Outros ainda poderiam pensar: mas então como avaliar sem prova?  Eu digo que há inúmeros métodos de avaliação melhores e mais significativos que a Prova, como, por exemplo: O debate em sala, em que o aluno expressa seu pensamento e entendimento do conteúdo estudado, a leitura interpretativa e associação entre textos como (filmes, jornais, revistas especializadas) em que o aluno desenvolve o poder de crítica e conseqüente absorção do conteúdo, há pesquisas e apresentações sobre estudos de casos, discussão da matéria a partir de notícias, de TV, de Teses,  teorias de pensadores e cientistas da área afim, entrevistas, questionário, discussão em grupo, resenhas, relatórios, apresentação de trabalhos, seminários e uma infinidade de processos avaliativos melhores e mais adequados e interessantes que a Prova tradicional.

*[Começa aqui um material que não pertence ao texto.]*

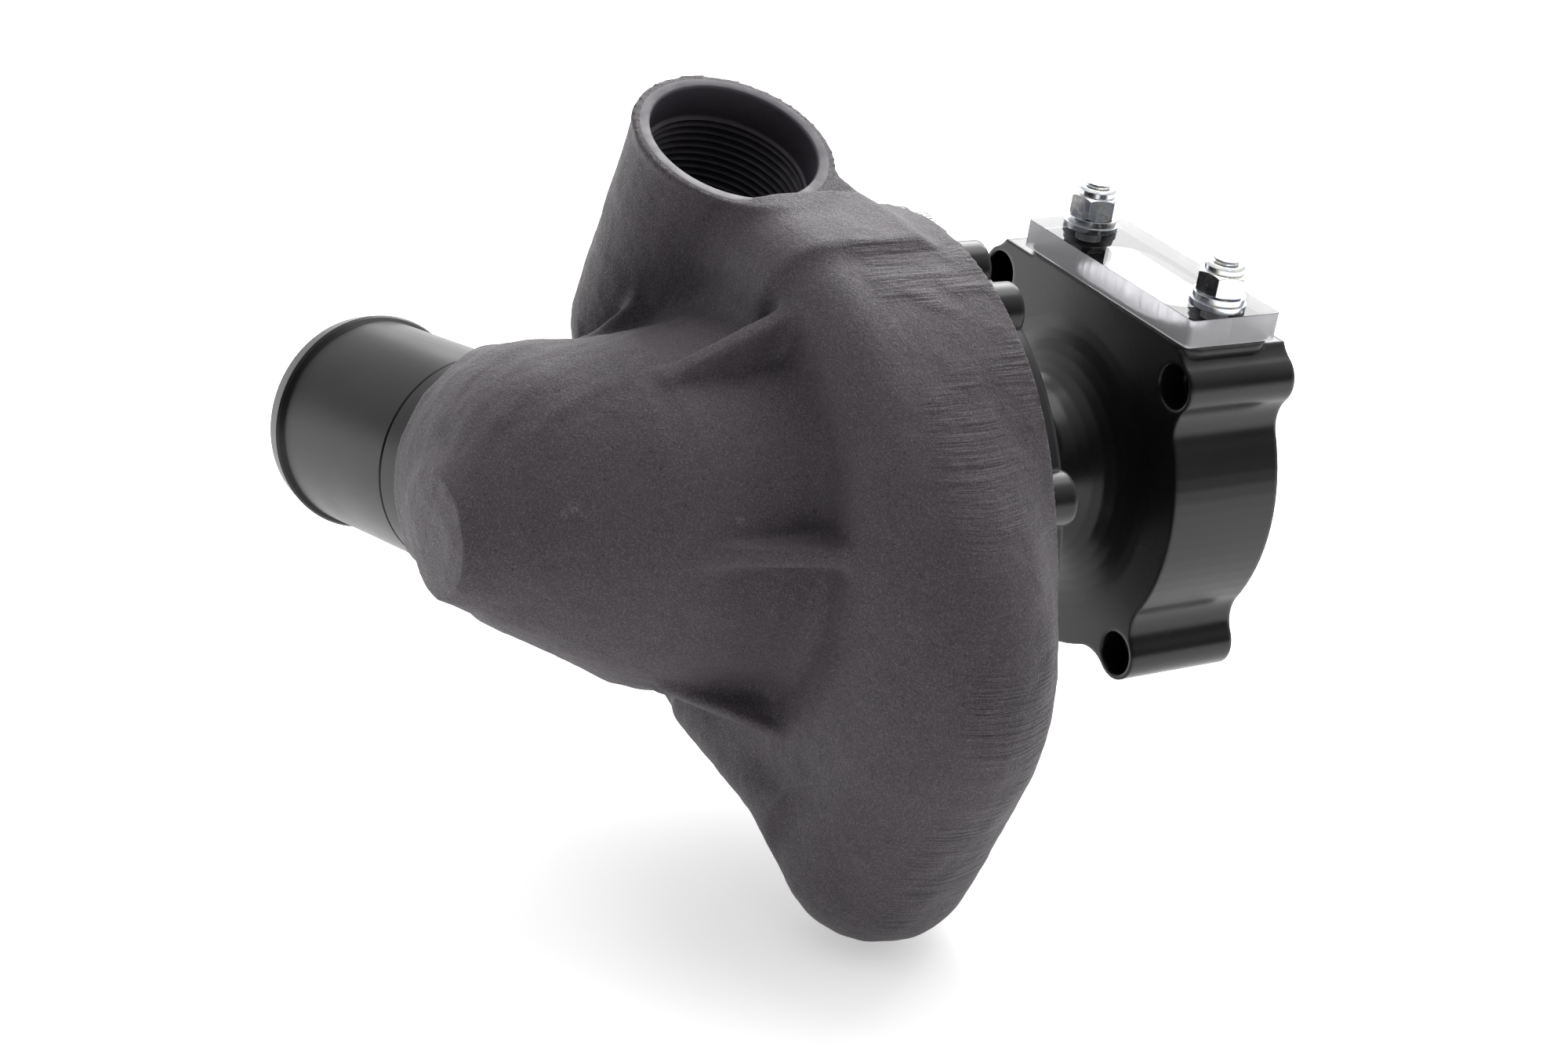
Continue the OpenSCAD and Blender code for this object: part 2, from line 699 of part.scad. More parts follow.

Na área das Ciências, por exemplo, pode-se fazer o mesmo, a partir da História de cada Ciência como a História da Matemática que é belíssima. A avaliação do conhecimento nas Ciências exige meios mais práticos e experimentais e não de perguntas e respostas. Este deveria ser apenas o momento das anotações e relatórios do aprendizado para discussão e checagem e não a avaliação final do conhecimento. Ocorre que todos os outros métodos são mais trabalhosos que a Prova e exigem mais tempo de preparação, estudo e pesquisa por parte do Professor.

Por fim, todos estes exemplos, põem o aluno e o Professor, juntos, diante do problema do conhecimento. E é aí que se dá a troca. Aí sim, o conhecimento adquirido, a evolução, dificuldades, problemas e soluções aparecem em uma relação de troca constante. São vários os modos de avaliação, cada qual deve ser adequada ao propósito da disciplina, não compreender essa adequação ou tentar padronizar um método apenas. Pode como ocorre, corromper o ensino e aprendizagem.

E aos que pensam que outros métodos não se aplicam à sua disciplina digo que,  se não for possível avaliar o aprendizado de uma disciplina pelo método direto entre professor /aluno, também não é possível ensinar tal disciplina.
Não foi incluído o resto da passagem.